Motocross is not flat track is not woods enduro is not desert racing is not trials is not supermoto is not hill climbing, etc...

Many riders start out at a young age riding on some kind of dirt. Many riders successfully transition from dirt to pavement. That doesn't mean that the skills and habits picked up in motocross carry over fully to the street. In fact, many of those skills and habits are counter-productive to effective and safe street riding. It just means you know where the controls are and what they do.

That doesn't mean that you can't learn how to do both proficiently, it just means that they are in fact very different disciplines. Riding a personal water craft is similar to riding a motorcycle, but you don't just hop off one and onto the other without adjusting your technique.

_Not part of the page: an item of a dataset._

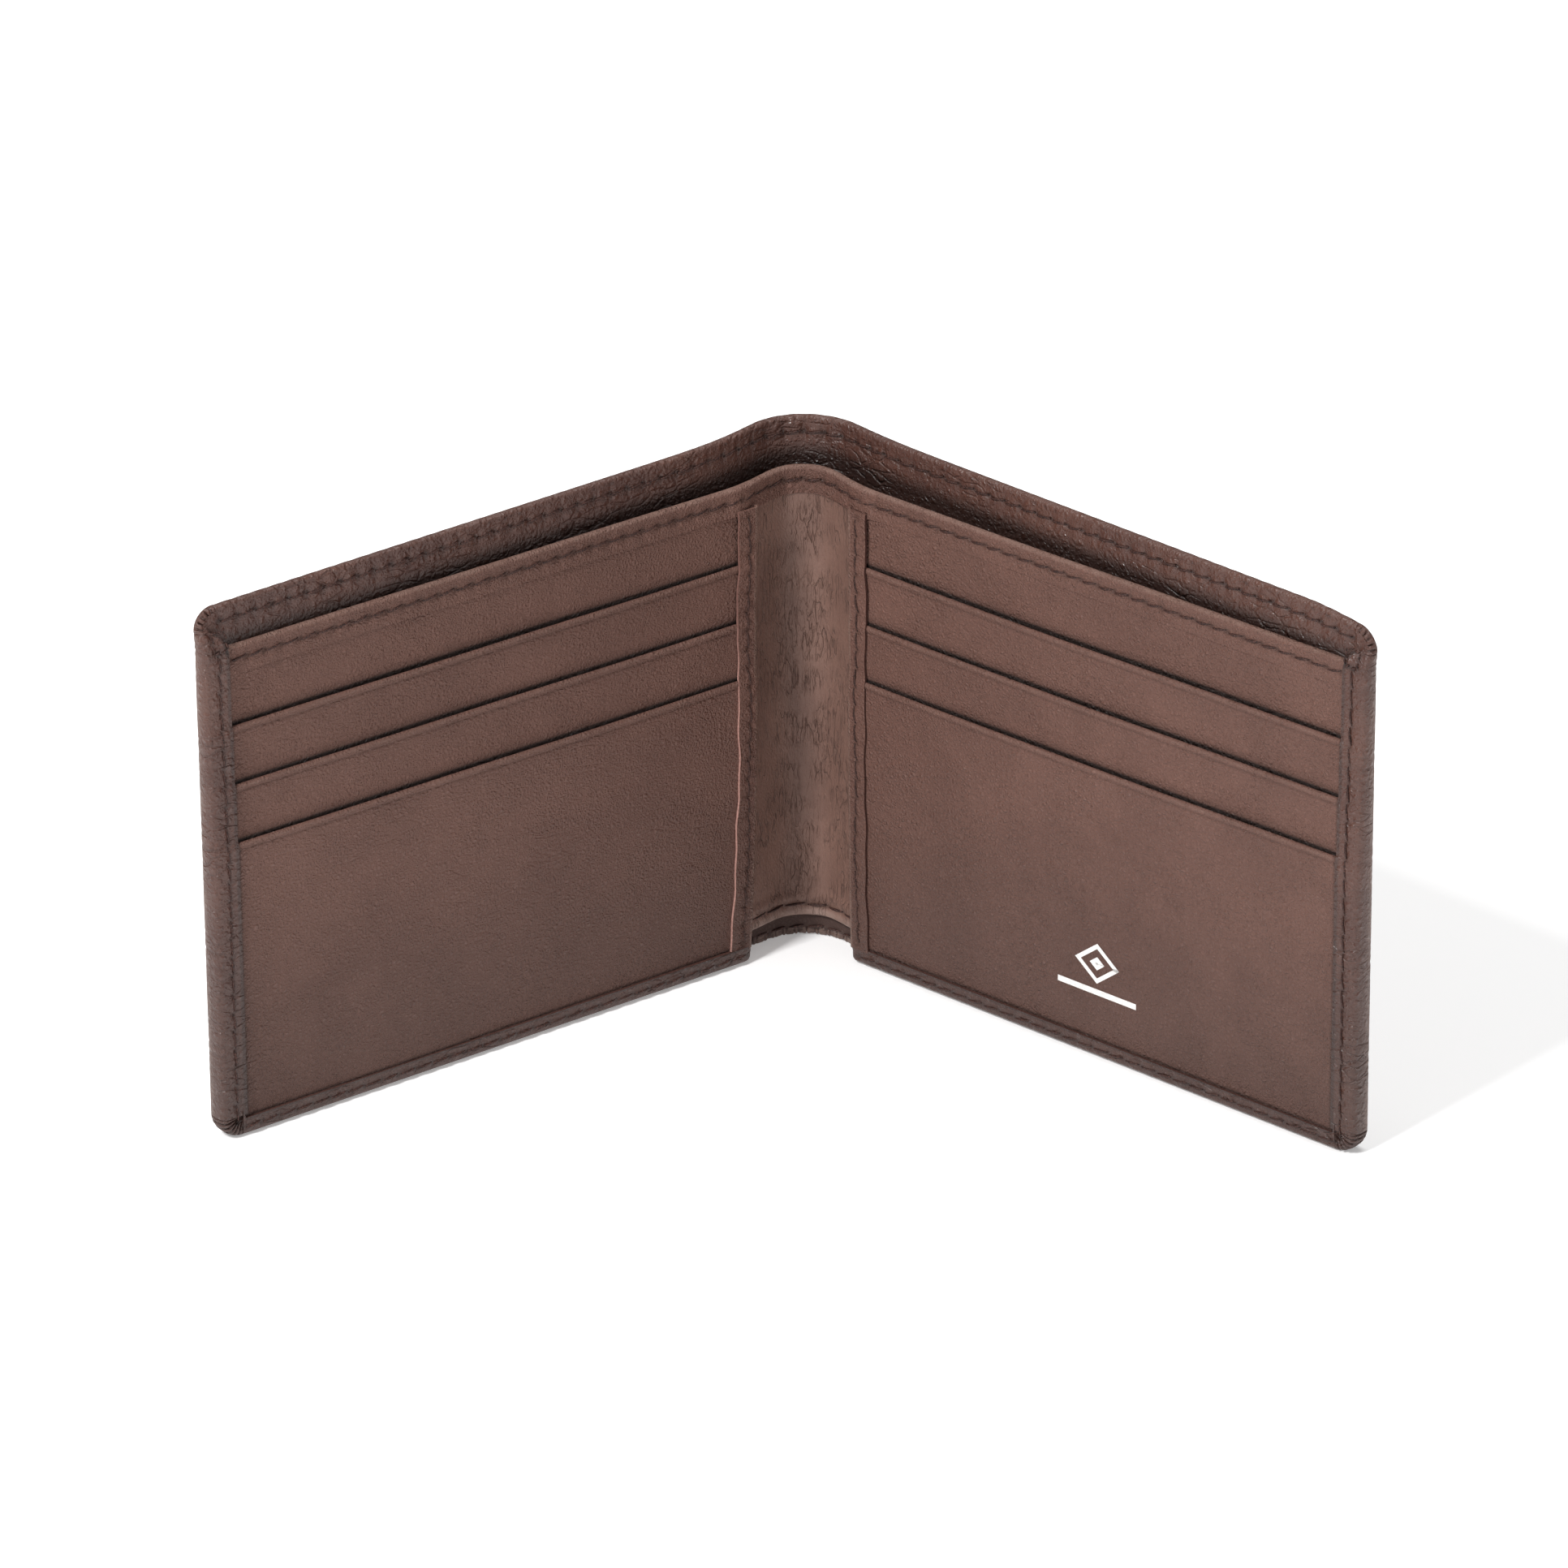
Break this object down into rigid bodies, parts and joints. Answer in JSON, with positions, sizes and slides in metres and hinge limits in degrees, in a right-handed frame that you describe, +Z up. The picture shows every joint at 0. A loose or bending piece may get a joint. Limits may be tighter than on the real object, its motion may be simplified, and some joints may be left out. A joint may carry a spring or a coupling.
{
  "type": "bifold wallet",
  "caption": "Slim leather bifold wallet, half open, with card pockets on both halves and a full-length note compartment behind them.",
  "frame": {"origin": "middle of the footprint, on the surface that the open wallet stands on", "axes": "+X along the width, from the left half to the right half; +Y from the open side towards the spine; +Z up along the spine"},
  "size_m": [0.1806, 0.0764, 0.09],
  "materials": {
    "outer_leather": "pebbled grain, satin, dark brown",
    "inner_leather": "smooth fine grain, satin, reddish brown",
    "lining": "thin grained leather, matt, dark brown",
    "board": "bonded fibre board, matt",
    "thread": "twisted reddish brown thread, slight sheen",
    "foil": "silver foil, satin"
  },
  "bodies": {
    "spine": {"spine_shell": "outer_leather", "spine_lining": "lining", "spine_strip": "inner_leather", "spine_shell_top_seam": "thread", "spine_shell_bottom_seam": "thread", "spine_strip_top_seam": "thread", "spine_strip_hem_seam": "thread"},
    "left_half": {"left_shell": "outer_leather", "left_stiffener": "board", "left_lining": "lining", "left_compartment_wall": "lining", "left_card_panel": "inner_leather", "left_top_pocket": "inner_leather", "left_middle_pocket": "inner_leather", "left_bottom_pocket": "inner_leather", "left_binding": "inner_leather", "left_shell_top_seam": "thread", "left_side_seam": "thread", "left_bottom_seam": "thread", "left_panel_top_seam": "thread", "left_binding_seam": "thread"},
    "right_half": {"right_shell": "outer_leather", "right_stiffener": "board", "right_lining": "lining", "right_compartment_wall": "lining", "right_card_panel": "inner_leather", "right_top_pocket": "inner_leather", "right_middle_pocket": "inner_leather", "right_bottom_pocket": "inner_leather", "right_binding": "inner_leather", "right_shell_top_seam": "thread", "right_side_seam": "thread", "right_bottom_seam": "thread", "right_panel_top_seam": "thread", "right_binding_seam": "thread", "right_foil_mark": "foil"}
  },
  "joints": [
    {"name": "left_fold", "type": "hinge", "parent": "spine", "child": "left_half", "pos_m": [-0.0062, 0.03544, 0.045], "axis": [0, 0, 1], "range_deg": [-39, 51]},
    {"name": "right_fold", "type": "hinge", "parent": "spine", "child": "right_half", "pos_m": [0.0062, 0.03544, 0.045], "axis": [0, 0, -1], "range_deg": [-39, 51]}
  ],
  "couplings": [
    {"joint": "right_fold", "follows": "left_fold", "ratio": 1}
  ]
}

Some dirt skills can greatly enhance a pavement rider's abilities, in certain circumstances. Dirt track riding is one example. Again, very different technique from motocross.

So, just because you have prior 'dirt' experience doesn't mean you are immediately proficient on pavement as a new street rider. You are still a new street rider. But it also doesn't mean that you can't learn to master more than one discipline.

Discuss... :cheers
I road dirt bikes from the age of 10 to the age of 19...and I guess you would equate the type of dirt riding I did as...outdoor, old-fashioned motocross.

I never competed formally, but had a great natural track about 1 block from my house. Vans, bikes, out there every weekend.

Also the old Flying P Ranch was a go to.

I don't know if it would make someone into a Wayne Rainey or Schwantz, but any type of two wheeled, motorized experience can not hurt. IMO.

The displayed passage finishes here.